Story

Tomorrow is a Big Day

David Morse, for the Pulitzer Center

"Tomorrow is a big day," Jen commented this evening, referring to our planned trips out to the village of Gabriel Bol Deng and Samuel Garang Mayoul. She's right, of course. Tomorrow will be in intense. But every day has been a big day. Each day there has been a crisis. At moments the whole project has threatened to come apart at the seams.

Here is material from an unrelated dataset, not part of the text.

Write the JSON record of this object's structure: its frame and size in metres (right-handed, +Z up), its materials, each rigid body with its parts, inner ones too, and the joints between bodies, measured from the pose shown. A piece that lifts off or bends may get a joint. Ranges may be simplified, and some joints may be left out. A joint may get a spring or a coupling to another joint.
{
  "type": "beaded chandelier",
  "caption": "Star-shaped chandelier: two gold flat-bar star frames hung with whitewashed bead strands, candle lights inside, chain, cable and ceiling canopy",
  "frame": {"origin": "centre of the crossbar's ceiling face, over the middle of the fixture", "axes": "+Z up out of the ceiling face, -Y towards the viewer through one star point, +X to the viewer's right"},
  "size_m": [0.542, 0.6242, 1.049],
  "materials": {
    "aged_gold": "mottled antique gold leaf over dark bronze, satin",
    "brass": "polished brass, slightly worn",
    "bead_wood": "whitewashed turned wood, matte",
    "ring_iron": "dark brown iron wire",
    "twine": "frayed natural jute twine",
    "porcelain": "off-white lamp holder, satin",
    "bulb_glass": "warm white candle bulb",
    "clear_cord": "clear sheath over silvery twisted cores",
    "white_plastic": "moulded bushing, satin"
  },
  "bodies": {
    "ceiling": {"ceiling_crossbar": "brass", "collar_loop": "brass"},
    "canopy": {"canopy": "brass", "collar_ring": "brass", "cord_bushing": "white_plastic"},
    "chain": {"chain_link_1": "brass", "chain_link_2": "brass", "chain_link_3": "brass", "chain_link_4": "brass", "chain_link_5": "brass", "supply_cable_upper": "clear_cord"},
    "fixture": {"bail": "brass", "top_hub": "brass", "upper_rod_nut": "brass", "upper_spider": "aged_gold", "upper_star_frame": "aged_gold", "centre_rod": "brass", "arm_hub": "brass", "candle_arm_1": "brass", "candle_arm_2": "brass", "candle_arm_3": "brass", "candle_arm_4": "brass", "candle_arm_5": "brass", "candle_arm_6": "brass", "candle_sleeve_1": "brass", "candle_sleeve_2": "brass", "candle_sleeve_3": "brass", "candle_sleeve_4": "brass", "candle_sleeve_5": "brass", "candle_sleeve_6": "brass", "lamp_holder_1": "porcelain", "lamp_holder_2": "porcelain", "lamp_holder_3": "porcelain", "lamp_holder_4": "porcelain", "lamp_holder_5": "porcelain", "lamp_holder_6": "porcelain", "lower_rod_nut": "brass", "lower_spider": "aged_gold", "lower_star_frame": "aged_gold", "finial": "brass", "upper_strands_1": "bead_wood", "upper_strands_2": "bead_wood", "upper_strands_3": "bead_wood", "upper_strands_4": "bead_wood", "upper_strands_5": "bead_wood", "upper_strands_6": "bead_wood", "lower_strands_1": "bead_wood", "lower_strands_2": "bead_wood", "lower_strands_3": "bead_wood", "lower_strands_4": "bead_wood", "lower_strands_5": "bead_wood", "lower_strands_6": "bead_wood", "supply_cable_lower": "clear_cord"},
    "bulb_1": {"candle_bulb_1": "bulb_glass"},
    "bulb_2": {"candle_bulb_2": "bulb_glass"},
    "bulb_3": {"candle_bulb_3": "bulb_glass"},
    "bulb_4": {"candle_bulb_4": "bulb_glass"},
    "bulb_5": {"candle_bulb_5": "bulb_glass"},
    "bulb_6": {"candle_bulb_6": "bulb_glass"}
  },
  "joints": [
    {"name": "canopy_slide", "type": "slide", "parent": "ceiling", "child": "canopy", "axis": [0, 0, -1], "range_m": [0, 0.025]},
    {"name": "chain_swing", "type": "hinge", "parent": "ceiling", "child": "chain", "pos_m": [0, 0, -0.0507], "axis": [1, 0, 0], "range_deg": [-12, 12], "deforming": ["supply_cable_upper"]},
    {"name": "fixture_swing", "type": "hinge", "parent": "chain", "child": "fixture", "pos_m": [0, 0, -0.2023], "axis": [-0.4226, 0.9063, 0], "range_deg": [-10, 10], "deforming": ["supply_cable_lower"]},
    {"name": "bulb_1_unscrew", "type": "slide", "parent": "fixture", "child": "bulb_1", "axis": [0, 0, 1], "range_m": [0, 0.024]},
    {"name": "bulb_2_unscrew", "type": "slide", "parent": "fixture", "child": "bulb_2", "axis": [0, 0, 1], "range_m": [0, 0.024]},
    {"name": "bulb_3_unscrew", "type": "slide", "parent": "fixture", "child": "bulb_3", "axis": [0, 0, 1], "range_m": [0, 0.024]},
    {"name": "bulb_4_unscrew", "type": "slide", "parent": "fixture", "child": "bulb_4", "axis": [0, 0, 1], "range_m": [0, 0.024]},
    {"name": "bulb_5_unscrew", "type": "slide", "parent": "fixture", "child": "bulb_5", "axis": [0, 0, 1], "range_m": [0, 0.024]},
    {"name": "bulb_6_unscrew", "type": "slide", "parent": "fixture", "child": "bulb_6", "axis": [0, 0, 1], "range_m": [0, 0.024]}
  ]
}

After twenty years, these are questions of life and death. Today Gabriel learned that a message had been garbled, that his sister - whom he met tody here in Akon - had thought that he had not simply lost his passport, but had died. And there is the joy of these reunions. I count it a privilege to witness it and to participate in this welcome (although I don't relish swallowing another mouthful of goat slaughtered in our honor). Yesterday's songs, led by old men wearing floppy hats made of wild skins and brandishing great crooked canes, seemed to swell from the heart of Dinkaland. What floors me is that our guys - our three Lost Boys - though by now we have met four or five dozen - are so thoroughly Dinka. The elaborate hand-shaking, the slapped palms - rituals I associlte with African Amrican men - here includes women as well, and in both sexes includes a lingering tenderness. It is thoroughly Dinka. Our guys - Chris, Gabriel, and Sam - known here as Koor, Bol, and Garang - are totally at home here. It is the Americanization that covers them like a thin veneer.